**** MATERIAL

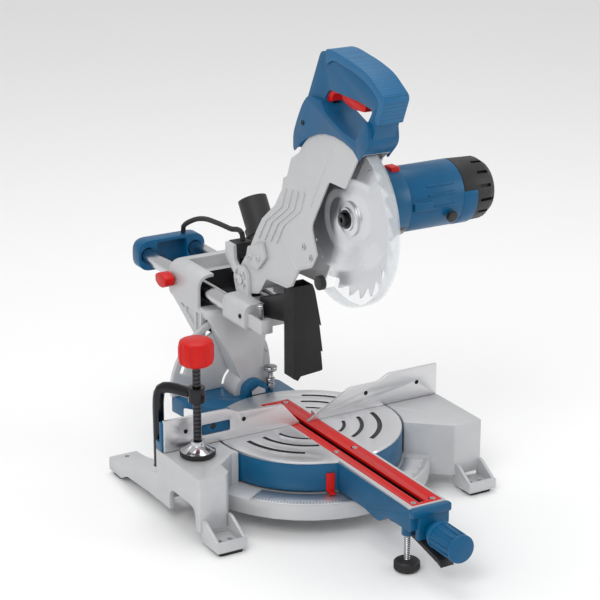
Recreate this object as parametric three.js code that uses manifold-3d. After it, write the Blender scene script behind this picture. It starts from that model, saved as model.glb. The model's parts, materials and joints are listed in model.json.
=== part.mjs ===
// Sliding compound mitre saw, 216 mm blade, head raised, mitre and bevel at zero.
// Working frame: X to the user's right, Y to the back, Z up, origin on the floor under the
// middle of the turntable.  The whole object is moved at the end so that the origin is the
// bottom centre of its bounding box.
import * as THREE from 'three';
import { mergeVertices } from 'three/addons/utils/BufferGeometryUtils.js';
import Module from 'manifold-3d';

const wasm = await Module();
wasm.setup();

// ---- driving dimensions, mm ----
const GAP = 0.4;              // running gap between neighbouring pieces
const BLADE_R = 108;          // 216 mm saw blade
const BLADE_T = 1.6;          // blade body
const KERF_T = 2.4;           // width over the carbide tips
const BLADE_X = -4;           // plane of the blade
const TABLE_Z = 97;           // height of the work surface
const TABLE_R = 136;          // turntable radius
const PLATE_T = 4;            // aluminium wear plate and kerf inserts
const ARM_END = 318;          // reach of the turntable arm in front of the centre
const ARM_HALF = 30;          // half width of the arm
const BASE_HALF = 226;        // half width of the base at table height
const FENCE_Y = 8;            // front face of the fence
const FENCE_H = 47.5;         // fence height above the table
const BEVEL_X = BLADE_X;      // bevel axis lies in the blade plane at table height
const RAIL_Z = 240;           // height of the slide rails
const RAIL_X = 41;            // half spacing of the rails
const RAIL_R = 12.5;          // 25 mm rails
const RAIL_Y0 = 110;
const RAIL_Y1 = 430;
const HOUSE_Y0 = 215;         // slide housing, front and back
const HOUSE_Y1 = 310;
const PIVOT_Y = 142;          // chop hinge
const PIVOT_Z = 280;
const AXIS_Y = -119;          // blade axis, head raised
const AXIS_Z = 436;
const GUARD_R = 118.4;        // outside radius of the clear lower guard
const GUARD_X0 = -19;         // its two outer faces
const GUARD_X1 = -0.5;
const CHEEK_X0 = -24;         // left and right outer faces of the upper guard
const CHEEK_X1 = 17;          // right face over the blade
const CHEEK_X2 = 30.5;        // right face of its wider back end
const WALL = 2.5;             // wall of the upper guard
const MODULE = 1;             // reduction gear, drawn with straight teeth
const PINION_N = 8;
const GEAR_N = 24;
const CENTRES = (MODULE * (PINION_N + GEAR_N)) / 2;
const MOTOR_Y = AXIS_Y;       // motor straight above the arbor
const MOTOR_Z = AXIS_Z + CENTRES;
const MOTOR_R = 45;

// ---- solids ----
const deg = Math.PI / 180;
const Z_AXIS = new THREE.Matrix4();
const X_AXIS = new THREE.Matrix4().makeBasis(
  new THREE.Vector3(0, 1, 0), new THREE.Vector3(0, 0, 1), new THREE.Vector3(1, 0, 0));
const Y_AXIS = new THREE.Matrix4().makeBasis(
  new THREE.Vector3(1, 0, 0), new THREE.Vector3(0, 0, 1), new THREE.Vector3(0, -1, 0));

function solid(geometry) {
  geometry.deleteAttribute('normal');
  geometry.deleteAttribute('uv');
  const g = mergeVertices(geometry, 1e-4);
  const triVerts = new Uint32Array(g.index.array);
  const mesh = () => new wasm.Mesh({
    numProp: 3, vertProperties: new Float32Array(g.attributes.position.array), triVerts });
  const body = new wasm.Manifold(mesh());
  if (body.volume() > 0) return body;
  triVerts.reverse();
  return new wasm.Manifold(mesh());
}

function join(...parts) {
  return parts.reduce((a, b) => a.add(b));
}

function cut(body, ...tools) {
  return tools.reduce((a, b) => a.subtract(b), body);
}

// Outline from corner points [a, b, r]; r rounds that corner.
function outline(points) {
  const shape = new THREE.Shape();
  const n = points.length;
  points.forEach((p, i) => {
    const before = points[(i + n - 1) % n];
    const after = points[(i + 1) % n];
    const c = new THREE.Vector2(p[0], p[1]);
    const room = Math.min(c.distanceTo(new THREE.Vector2(...before)),
      c.distanceTo(new THREE.Vector2(...after)));
    const r = Math.min(p[2] || 0, room * 0.48);
    const step = (q) => new THREE.Vector2(q[0], q[1]).sub(c).setLength(r).add(c);
    const p0 = r ? step(before) : c;
    const p1 = r ? step(after) : c;
    if (i === 0) shape.moveTo(p0.x, p0.y);
    else shape.lineTo(p0.x, p0.y);
    if (r) shape.quadraticCurveTo(c.x, c.y, p1.x, p1.y);
  });
  shape.closePath();
  return shape;
}

// Sector of a ring about (ca, cb), radii r0 to r1, angles in degrees.
function sector(ca, cb, r0, r1, a0, a1) {
  const rad = Math.PI / 180;
  const shape = new THREE.Shape();
  shape.absarc(ca, cb, r1, a0 * rad, a1 * rad, false);
  if (r0 > 0) shape.absarc(ca, cb, r0, a1 * rad, a0 * rad, true);
  else shape.lineTo(ca, cb);
  shape.closePath();
  return shape;
}

function prism(shape, frame, from, to, segments = 4) {
  const s = Array.isArray(shape) ? outline(shape) : shape;
  const g = new THREE.ExtrudeGeometry(s,
    { depth: to - from, bevelEnabled: false, curveSegments: segments });
  g.applyMatrix4(frame);
  if (frame === X_AXIS) g.translate(from, 0, 0);
  if (frame === Y_AXIS) g.translate(0, to, 0);
  if (frame === Z_AXIS) g.translate(0, 0, from);
  return solid(g);
}
const prismX = (s, a, b, n) => prism(s, X_AXIS, a, b, n);
const prismY = (s, a, b, n) => prism(s, Y_AXIS, a, b, n);
const prismZ = (s, a, b, n) => prism(s, Z_AXIS, a, b, n);

// Round bar between two stations on one axis; r may differ at the two ends.
function bar(axis, from, to, c1, c2, r, segments = 32, rEnd = r) {
  const g = new THREE.CylinderGeometry(rEnd, r, to - from, segments);
  g.translate(0, (from + to) / 2, 0);
  if (axis === 'X') {
    g.rotateZ(-Math.PI / 2);
    g.translate(0, c1, c2);
  }
  if (axis === 'Y') g.translate(c1, 0, c2);
  if (axis === 'Z') {
    g.rotateX(Math.PI / 2);
    g.translate(c1, c2, 0);
  }
  return solid(g);
}

function box(x0, x1, y0, y1, z0, z1) {
  const g = new THREE.BoxGeometry(x1 - x0, y1 - y0, z1 - z0);
  g.translate((x0 + x1) / 2, (y0 + y1) / 2, (z0 + z1) / 2);
  return solid(g);
}

// Turned piece: profile [radius, height] along Z, then moved.
function turned(profile, segments = 32) {
  const g = new THREE.LatheGeometry(profile.map((p) => new THREE.Vector2(p[0], p[1])), segments);
  g.rotateX(Math.PI / 2);
  return solid(g);
}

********

# [YOUR GOAL]
Look through the listing above. Pick out each line with "object" and copy it.

# [SOLUTION BELOW]
Recreate this object as parametric three.js code that uses manifold-3d. After it, write the Blender scene script behind this picture. It starts from that model, saved as model.glb. The model's parts, materials and joints are listed in model.json.
// middle of the turntable.  The whole object is moved at the end so that the origin is the